- **Recorded data**
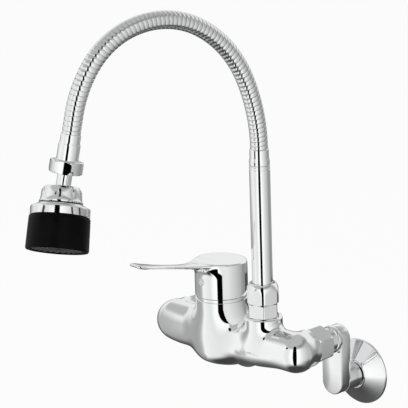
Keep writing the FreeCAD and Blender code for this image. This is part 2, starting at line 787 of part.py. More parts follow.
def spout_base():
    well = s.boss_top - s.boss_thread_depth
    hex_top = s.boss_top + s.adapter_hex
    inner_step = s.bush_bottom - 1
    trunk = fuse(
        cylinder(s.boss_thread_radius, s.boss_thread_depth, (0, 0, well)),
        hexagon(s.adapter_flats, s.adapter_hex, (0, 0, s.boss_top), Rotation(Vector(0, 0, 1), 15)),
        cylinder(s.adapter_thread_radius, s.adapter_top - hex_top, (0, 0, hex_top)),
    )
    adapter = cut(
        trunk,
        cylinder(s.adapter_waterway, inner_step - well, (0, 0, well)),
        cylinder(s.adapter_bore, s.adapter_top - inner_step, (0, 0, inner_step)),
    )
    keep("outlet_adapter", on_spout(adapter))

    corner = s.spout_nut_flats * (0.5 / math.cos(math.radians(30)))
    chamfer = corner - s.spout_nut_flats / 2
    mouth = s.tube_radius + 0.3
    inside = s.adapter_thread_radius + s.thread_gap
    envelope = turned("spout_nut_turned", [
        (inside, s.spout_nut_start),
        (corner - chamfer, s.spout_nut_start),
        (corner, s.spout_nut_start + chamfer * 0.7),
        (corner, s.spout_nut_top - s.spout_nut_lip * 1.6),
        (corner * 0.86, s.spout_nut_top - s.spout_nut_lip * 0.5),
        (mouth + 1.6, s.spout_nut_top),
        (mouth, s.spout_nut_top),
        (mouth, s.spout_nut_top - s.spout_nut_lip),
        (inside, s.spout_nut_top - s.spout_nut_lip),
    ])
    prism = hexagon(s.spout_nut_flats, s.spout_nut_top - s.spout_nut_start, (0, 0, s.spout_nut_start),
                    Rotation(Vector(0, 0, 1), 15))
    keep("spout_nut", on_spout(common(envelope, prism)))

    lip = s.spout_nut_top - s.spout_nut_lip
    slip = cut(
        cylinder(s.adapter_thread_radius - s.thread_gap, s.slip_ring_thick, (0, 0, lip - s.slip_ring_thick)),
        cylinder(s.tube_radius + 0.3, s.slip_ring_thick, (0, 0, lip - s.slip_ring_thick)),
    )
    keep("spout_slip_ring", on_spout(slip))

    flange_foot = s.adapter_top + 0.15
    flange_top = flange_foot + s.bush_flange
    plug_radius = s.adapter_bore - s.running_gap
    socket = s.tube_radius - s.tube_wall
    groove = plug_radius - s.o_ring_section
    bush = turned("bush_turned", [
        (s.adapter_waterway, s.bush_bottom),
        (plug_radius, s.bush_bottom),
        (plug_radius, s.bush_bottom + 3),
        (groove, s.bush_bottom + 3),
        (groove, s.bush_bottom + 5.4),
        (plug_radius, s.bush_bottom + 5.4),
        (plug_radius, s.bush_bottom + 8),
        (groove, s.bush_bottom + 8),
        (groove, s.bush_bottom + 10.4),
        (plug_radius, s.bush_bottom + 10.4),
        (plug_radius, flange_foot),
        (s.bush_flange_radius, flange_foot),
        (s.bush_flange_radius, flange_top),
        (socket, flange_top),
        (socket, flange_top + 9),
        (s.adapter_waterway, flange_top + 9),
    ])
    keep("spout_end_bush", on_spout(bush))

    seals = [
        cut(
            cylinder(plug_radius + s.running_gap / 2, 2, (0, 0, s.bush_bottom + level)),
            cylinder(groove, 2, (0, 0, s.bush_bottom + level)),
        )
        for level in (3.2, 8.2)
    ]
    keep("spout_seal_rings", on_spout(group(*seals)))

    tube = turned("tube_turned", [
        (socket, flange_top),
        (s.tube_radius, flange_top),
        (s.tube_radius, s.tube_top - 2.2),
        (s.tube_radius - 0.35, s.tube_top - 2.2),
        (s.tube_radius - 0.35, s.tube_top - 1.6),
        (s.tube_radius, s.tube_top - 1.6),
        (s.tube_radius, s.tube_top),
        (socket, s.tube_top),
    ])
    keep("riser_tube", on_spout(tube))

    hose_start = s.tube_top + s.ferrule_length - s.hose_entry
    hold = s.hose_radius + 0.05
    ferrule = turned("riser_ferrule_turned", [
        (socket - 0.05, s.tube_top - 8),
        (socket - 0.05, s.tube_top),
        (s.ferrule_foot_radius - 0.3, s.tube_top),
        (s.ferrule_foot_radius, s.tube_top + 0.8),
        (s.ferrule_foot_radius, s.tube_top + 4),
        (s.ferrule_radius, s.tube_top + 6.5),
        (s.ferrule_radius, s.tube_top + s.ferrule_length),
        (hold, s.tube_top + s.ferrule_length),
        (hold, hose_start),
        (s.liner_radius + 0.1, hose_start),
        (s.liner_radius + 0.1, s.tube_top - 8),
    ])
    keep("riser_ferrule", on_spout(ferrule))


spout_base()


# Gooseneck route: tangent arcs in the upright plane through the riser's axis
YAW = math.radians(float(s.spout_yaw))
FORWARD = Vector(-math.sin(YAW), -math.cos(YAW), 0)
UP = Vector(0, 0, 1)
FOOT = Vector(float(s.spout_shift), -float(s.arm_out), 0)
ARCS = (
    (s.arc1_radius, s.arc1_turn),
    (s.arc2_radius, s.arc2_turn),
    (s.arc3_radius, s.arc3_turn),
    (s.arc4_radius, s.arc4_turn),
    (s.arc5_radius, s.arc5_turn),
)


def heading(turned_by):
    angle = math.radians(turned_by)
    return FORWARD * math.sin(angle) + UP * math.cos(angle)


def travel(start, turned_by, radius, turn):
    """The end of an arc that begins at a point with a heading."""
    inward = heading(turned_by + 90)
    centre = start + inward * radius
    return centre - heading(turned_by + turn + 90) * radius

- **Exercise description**
Reproduce every line of the data verbatim.

- **Exercise answer**
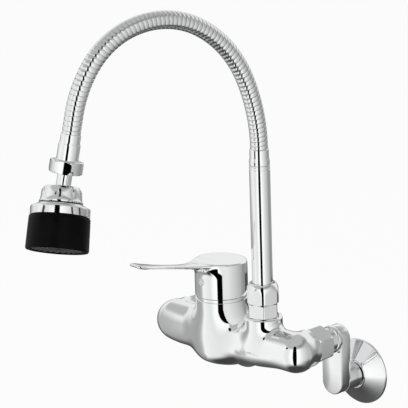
Keep writing the FreeCAD and Blender code for this image. This is part 2, starting at line 787 of part.py. More parts follow.
def spout_base():
    well = s.boss_top - s.boss_thread_depth
    hex_top = s.boss_top + s.adapter_hex
    inner_step = s.bush_bottom - 1
    trunk = fuse(
        cylinder(s.boss_thread_radius, s.boss_thread_depth, (0, 0, well)),
        hexagon(s.adapter_flats, s.adapter_hex, (0, 0, s.boss_top), Rotation(Vector(0, 0, 1), 15)),
        cylinder(s.adapter_thread_radius, s.adapter_top - hex_top, (0, 0, hex_top)),
    )
    adapter = cut(
        trunk,
        cylinder(s.adapter_waterway, inner_step - well, (0, 0, well)),
        cylinder(s.adapter_bore, s.adapter_top - inner_step, (0, 0, inner_step)),
    )
    keep("outlet_adapter", on_spout(adapter))

    corner = s.spout_nut_flats * (0.5 / math.cos(math.radians(30)))
    chamfer = corner - s.spout_nut_flats / 2
    mouth = s.tube_radius + 0.3
    inside = s.adapter_thread_radius + s.thread_gap
    envelope = turned("spout_nut_turned", [
        (inside, s.spout_nut_start),
        (corner - chamfer, s.spout_nut_start),
        (corner, s.spout_nut_start + chamfer * 0.7),
        (corner, s.spout_nut_top - s.spout_nut_lip * 1.6),
        (corner * 0.86, s.spout_nut_top - s.spout_nut_lip * 0.5),
        (mouth + 1.6, s.spout_nut_top),
        (mouth, s.spout_nut_top),
        (mouth, s.spout_nut_top - s.spout_nut_lip),
        (inside, s.spout_nut_top - s.spout_nut_lip),
    ])
    prism = hexagon(s.spout_nut_flats, s.spout_nut_top - s.spout_nut_start, (0, 0, s.spout_nut_start),
                    Rotation(Vector(0, 0, 1), 15))
    keep("spout_nut", on_spout(common(envelope, prism)))

    lip = s.spout_nut_top - s.spout_nut_lip
    slip = cut(
        cylinder(s.adapter_thread_radius - s.thread_gap, s.slip_ring_thick, (0, 0, lip - s.slip_ring_thick)),
        cylinder(s.tube_radius + 0.3, s.slip_ring_thick, (0, 0, lip - s.slip_ring_thick)),
    )
    keep("spout_slip_ring", on_spout(slip))

    flange_foot = s.adapter_top + 0.15
    flange_top = flange_foot + s.bush_flange
    plug_radius = s.adapter_bore - s.running_gap
    socket = s.tube_radius - s.tube_wall
    groove = plug_radius - s.o_ring_section
    bush = turned("bush_turned", [
        (s.adapter_waterway, s.bush_bottom),
        (plug_radius, s.bush_bottom),
        (plug_radius, s.bush_bottom + 3),
        (groove, s.bush_bottom + 3),
        (groove, s.bush_bottom + 5.4),
        (plug_radius, s.bush_bottom + 5.4),
        (plug_radius, s.bush_bottom + 8),
        (groove, s.bush_bottom + 8),
        (groove, s.bush_bottom + 10.4),
        (plug_radius, s.bush_bottom + 10.4),
        (plug_radius, flange_foot),
        (s.bush_flange_radius, flange_foot),
        (s.bush_flange_radius, flange_top),
        (socket, flange_top),
        (socket, flange_top + 9),
        (s.adapter_waterway, flange_top + 9),
    ])
    keep("spout_end_bush", on_spout(bush))

    seals = [
        cut(
            cylinder(plug_radius + s.running_gap / 2, 2, (0, 0, s.bush_bottom + level)),
            cylinder(groove, 2, (0, 0, s.bush_bottom + level)),
        )
        for level in (3.2, 8.2)
    ]
    keep("spout_seal_rings", on_spout(group(*seals)))

    tube = turned("tube_turned", [
        (socket, flange_top),
        (s.tube_radius, flange_top),
        (s.tube_radius, s.tube_top - 2.2),
        (s.tube_radius - 0.35, s.tube_top - 2.2),
        (s.tube_radius - 0.35, s.tube_top - 1.6),
        (s.tube_radius, s.tube_top - 1.6),
        (s.tube_radius, s.tube_top),
        (socket, s.tube_top),
    ])
    keep("riser_tube", on_spout(tube))

    hose_start = s.tube_top + s.ferrule_length - s.hose_entry
    hold = s.hose_radius + 0.05
    ferrule = turned("riser_ferrule_turned", [
        (socket - 0.05, s.tube_top - 8),
        (socket - 0.05, s.tube_top),
        (s.ferrule_foot_radius - 0.3, s.tube_top),
        (s.ferrule_foot_radius, s.tube_top + 0.8),
        (s.ferrule_foot_radius, s.tube_top + 4),
        (s.ferrule_radius, s.tube_top + 6.5),
        (s.ferrule_radius, s.tube_top + s.ferrule_length),
        (hold, s.tube_top + s.ferrule_length),
        (hold, hose_start),
        (s.liner_radius + 0.1, hose_start),
        (s.liner_radius + 0.1, s.tube_top - 8),
    ])
    keep("riser_ferrule", on_spout(ferrule))


spout_base()


# Gooseneck route: tangent arcs in the upright plane through the riser's axis
YAW = math.radians(float(s.spout_yaw))
FORWARD = Vector(-math.sin(YAW), -math.cos(YAW), 0)
UP = Vector(0, 0, 1)
FOOT = Vector(float(s.spout_shift), -float(s.arm_out), 0)
ARCS = (
    (s.arc1_radius, s.arc1_turn),
    (s.arc2_radius, s.arc2_turn),
    (s.arc3_radius, s.arc3_turn),
    (s.arc4_radius, s.arc4_turn),
    (s.arc5_radius, s.arc5_turn),
)


def heading(turned_by):
    angle = math.radians(turned_by)
    return FORWARD * math.sin(angle) + UP * math.cos(angle)


def travel(start, turned_by, radius, turn):
    """The end of an arc that begins at a point with a heading."""
    inward = heading(turned_by + 90)
    centre = start + inward * radius
    return centre - heading(turned_by + turn + 90) * radius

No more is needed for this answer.